Öteden beri hep Bursa‘nın Ankara‘da lobisinin olmayışı, merkezi bütçeden ve genel vergi gelirlerinden yeterince pay alamayışı konuşulur.
Bunda kentimizin Ankara bürokrasisindeki temsil eksikliği ve yerel siyasetin yıllardır merkezi hükümet üstünde baskı oluşturamamasının da etkisi vardır.
Şimdi bu paradigmanın değişeceğine inanıyoruz.
31 Mart yerel seçimleriyle birlikte Bursa büyük bir fırsat yakaladı.
Daha doğrusu, Bursalılar yaptıkları siyasi tercihle hem kente hem de kendilerine böylesi büyük bir fırsatın önünü açtılar.
AK Parti hükümetlerinin bugün 31 Mart‘ta seçim kazandığı en büyük kent Bursa‘dır.
Eldeki Ankara‘nın kaybedilişi, İstanbul‘da itirazlı sayım sonuçlarına bağlı hukuki durum Bursa‘yı AK Parti nezdinde değerli kılmıştır.
Başka bir ifadeyle AK Parti ilk 3 kentteki büyükşehir belediyelerinde yerel hakimiyetini kaybetmiş, 4. büyük kentle yetinir durumdadır.
Elbette Türkiye genelinde ezici bir üstünlükle belediyeler elindedir ama dev kentlerin büyükşehir belediyeleri (İstanbul belirsiz ama) muhalefet hakimiyetine geçmiştir.
Artık Bursa‘nın Ankara’dan isteyip de koparamayacağı hiç bir şey olamaz.
Bursa‘nın bugün en büyük beklentisi raylı sistem yatırımlarıdır.
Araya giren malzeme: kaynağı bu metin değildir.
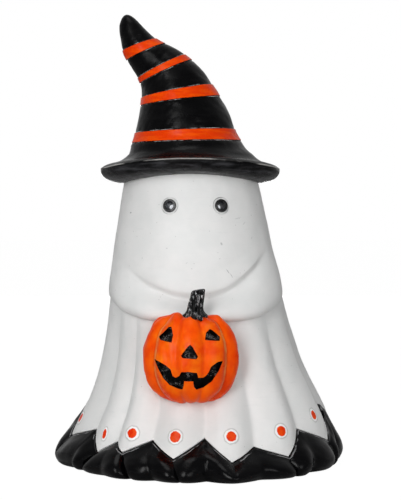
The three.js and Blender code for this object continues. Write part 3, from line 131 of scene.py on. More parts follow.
# Share of the way up the stem, share of the way out from its radius to the collar's
STEM_FLARE = np.array([
    [-0.05, 1], [0.2, 1], [0.28, 0.5], [0.38, 0.14], [0.58, 0], [0.82, -0.12], [1, -0.2],
])
EYE_HEIGHT = 174.3
EYES = {"left": -17.1, "right": 23.6}
EYE_RECESS_RADIUS, EYE_RECESS_DEPTH, BORE_END = 5.6, 0.6, -9.3
CLIP_FLANGE_RADIUS, CLIP_FLANGE_THICKNESS, CLIP_BARREL_RADIUS = 4.4, 1.3, 3.6
CLIP_FOOT, CLIP_BACK = -0.3, -5.3
LED_RADIUS, LED_RIM_RADIUS, LED_RIM_THICKNESS, LED_BACK, LED_LENGTH = 2.5, 2.95, 1, -6.6, 8.7
LEAD_RADIUS, LEAD_SPACING, LEAD_START, LEAD_END = 0.3, 2.54, -6.75, -15.6

# Small forms that only the dressed model has

# Painted dots above the hem: azimuth in degrees, height, radius of the orange middle, width over height
DOTS = [
    (-83.5, 38, 3, 0.8), (-76, 31.3, 3.1, 0.8), (-49.3, 25.2, 3, 0.5), (-32, 28.2, 3.2, 1),
    (-12, 27.6, 3.5, 1), (11.7, 27.9, 3.1, 1), (35.5, 29.3, 3.2, 1), (61.5, 35.6, 3.1, 0.7),
    (98, 36, 3.1, 1), (117, 33, 3.1, 1), (135, 30, 3.2, 1), (157, 28, 3, 1), (180, 27.5, 3.1, 1),
    (202, 29, 3.2, 1), (224, 31, 3.1, 1), (245, 33.5, 3, 1),
]
# Radius of a dot's white ring, height of its paint, how far inside and outside the ring its edge slopes
DOT_RING, DOT_RELIEF, DOT_EDGE = 4.75, 0.32, (0.9, 0.5)
# Ledge of the underskirt below the hem, and below a high hem, with the heights over which it widens
RIM_LEDGE, HIGH_RIM_LEDGE, HIGH_RIM = 1.9, 5, (29, 38)
# Share of the way down over which the ledge begins
LEDGE_START = (-0.01, 0.02)
# Scratches and pits in the front of the robe: x, height, half length, half width, tilt in degrees, darkness
ROBE_MARKS = [
    (13.7, 149.4, 1.2, 0.7, 120, 0.5), (17.9, 131.4, 2, 0.28, -55, 0.75), (20.3, 128.6, 2.1, 0.25, -60, 0.6),
    (-46.5, 169.6, 0.8, 0.6, 20, 0.7), (24.5, 166, 2.6, 0.3, 15, 0.35), (28.8, 162.6, 1.6, 0.3, 50, 0.35),
    (-22, 146.5, 0.6, 0.5, 0, 0.35), (34, 153, 1.2, 0.25, 80, 0.4), (-9, 137, 0.9, 0.3, 30, 0.3),
]
# How far a mark's middle lies in front of the figure's axis, and how deep it reaches
MARK_FORWARD, MARK_REACH = 50, 60
SPECK_SPACING = 5.5
# Crease over the sleeves: azimuth to which it is sharp, azimuths left and right at which it ends
CREASE_SHARP, CREASE_END_LEFT, CREASE_END_RIGHT = 20, 52, 66
# Rise of the lip above the crease, depth of the tuck below it, distances over which both fade
LIP_RISE, LIP_FADE, TUCK_DEPTH, TUCK_FADE = 1.2, (2, 14), 4.8, (3.5, 13)
# Distances above the sleeves' top between which the tuck turns into the lip
CREASE_STEP = (-4.5, 2)
# Rows that round the edge of the hem: distance from the outside, lift; lift of the outermost row
HEM_ROUNDING = [(-1.2, 0), (-0.6, 0), (-0.25, 0.1), (-0.05, 0.35)]
HEM_LIFT = 0.7
# Rows inside the robe: shares of the crown's height, heights below it, least height over the hem
INNER_CROWN, INNER_HEIGHTS, INNER_LIP = (0.9, 0.68, 0.35), (HEAD_BASE, 130, 75, SPIGOT_HEIGHT), 2
# Section of the recess round an eye: distance outside its radius, height over the face of the robe
RECESS_SECTION = [(-0.3, -EYE_RECESS_DEPTH), (0, -0.3), (0, -0.15), (0.35, 0.2), (0.9, 4)]
# Layers of unevenness: height and wavelength in mm, seed of the random draw
ROBE_UNEVEN = [(0.2, 24, 3), (0.05, 8, 4)]
SKIRT_UNEVEN = [(0.7, 26, 11), (0.12, 9, 12)]
BRIM_UNEVEN = [(0.22, 20, 23)]
CROWN_UNEVEN = [(0.2, 17, 21), (0.06, 6, 22)]
PUMPKIN_UNEVEN = [(0.4, 21, 31), (0.14, 7, 32)]
# How far the uneven surfaces are sunk, and how fast the skirt's unevenness grows from its two edges
SKIRT_SINK, PUMPKIN_SINK = 0.4, 0.25
HEM_GROWTH, FOOT_GROWTH = 5, 8
# Waves in a ripple, and the spread of their lengths
RIPPLE_WAVES, RIPPLE_SPREAD = 7, (0.7, 1.6)
# Roll on the edge of the brim: height, half width, how far it stands out, how much it leans up
ROLL_HEIGHT, ROLL_WIDTH, ROLL_RISE, ROLL_LEAN = 199.2, 0.7, 0.5, 0.35
# Heights over which the brim's unevenness begins, height of its upper face
BRIM_START, BRIM_FACE = (190, 192), 200.2
# Mark from which the brim's underside is counted, and mark of what has no painted edge near it
BRIM_MARK, FAR = 20, 9.0
# Hollow between brim and crown, as a share of their distance
HAT_HOLLOW = 0.12
# Slope beside a band; depth, distance and width of the groove scored round it
BAND_SLOPE, SCORE_DEPTH, SCORE_DISTANCE, SCORE_WIDTH = 0.35, 0.25, 0.7, 0.4
# Rows of the hat's mesh: heights on the brim, distance on the crown, shares of the rounded tip
BRIM_ROWS, CROWN_ROW = [(189.6, 198, 26), (198.5, 209.4, 22)], 0.75
TIP_ROWS = (0.12, 0.26, 0.42, 0.58, 0.73, 0.86, 0.95, 0.99)
# Rows of the robe's mesh below, on and above the sleeves and on the crown, and those of its tools
ROBE_ROWS, TOOL_ROWS = (72, 44, 58, 12), (20, 24, 20, 12)
# Powers that space the rows below, on and above the sleeves
ROW_SPACING = (0.9, 1.4, 1.15)
COLUMNS_PER_HALF_FOLD, TOOL_COLUMNS, HEAD_COLUMNS = 16, 8, 4
HAT_COLUMNS = 256
PUMPKIN_COLUMNS, PUMPKIN_ROWS = 300, 200
STEM_COLUMNS, STEM_ROWS = 144, 60
CLIP_SIDES, BORE_SIDES, LENS_SIDES, CUP_SIDES, CHIP_SIDES, LEAD_SIDES = 72, 64, 64, 40, 24, 12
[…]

Aktif kullanılamayan havalimanız artık her destinasyona uçuşa geçmeli. Hızlı tren başta olmak üzere kentiçi metro yatırımları Bursa‘nın tek başına yapabileceği projeler değildir.
Kenti yeraltından bir uçtan diğer uca bağlayacak yatırımlarda Ulaştıma Bakanlığı‘nın devreye girmesi kaçınılmazdır.
Erzincan‘ın metro projesini dahi üstlenen bakanlık artık 4. büyük il Bursa için yan çizecek durumda değildir.
4,5 yıl sonraki ilk seçime kadar hızlı trenden, metroya, ilçe yollarından, Dağ bölgesinin viyadük ve tünellerine ve ilin Ankara eli bekleyen diğer yatırımlarına kadar eğer bu sürede somut bir gelişme olmazsa, AK Parti kaybedeceği kentler arasına Bursa’yı da eklemek durumunda kalabilir.
Bu açıdan yerel seçim sonuçları Bursa için ne kadar bir şans ise iktidar partisi ve Ankara bürokrasisi açısından da büyük bir imtihandır.
Hem Bursa yakaladığı bu fırsatı iyi değerlendirmeli hem de Ankara artık yıllardır mesafeli durduğu ilimize borcunu ödemeli.
Daha doğrusu Bursa‘nın hakkı eksiksiz teslim edilmeli
Ağır borç stokunu eritmek ve yeni dönemde Bursalıların beklentilerini karşılamak için çabalayan Büyükşehir Belediyesi yönetimimin eli rahatlatılmalı.
Sadece Büyükşehir’in değil, Dağ ilçeleri başta olmak üzere, 3 ilçe hariç hemen hepsinden yüzde 50’nin üstünde destek verilen AK Parti hükümeti ilçe belediyelerimizin yeni başkanlarına da maddi anlamda soluk aldıracak kaynak aktarımı yapmalı.
Bugün Bursa‘nın 2-3 ilçesinde belediyeler haciz ve icra baskısıyla günlük rutin hizmetleri dahi yürütmekte zorlamaktadır.
Örtülü ödenek mi yoksa başka kaynaklar dan mı olur bu ayıp bir an evvel ortadan kaldırılmalıdır.
Koltuğa yeni oturan belediye başkanlarına 31 Mart sonuçlarına bakılarak bir mükafat verilmeli.
Bursa her daim Cumhurbaşkanı Recep Tayyip Erdoğan‘ın en güçlü destekçisi olmuş bir kent.
31 Mart sonuçları buna en son ve en yeni örnek.
O halde bari sandık sonuçlarının hatrına acil olan bu duruma el atılmalı.
Yoksa yeni seçilen başkanlar uzunca bir süre borçla boğuşurken halkın beklentilerine karşılık vermeyebilirler.
Bunun siyasi faturası da AK Parti‘ye kalır.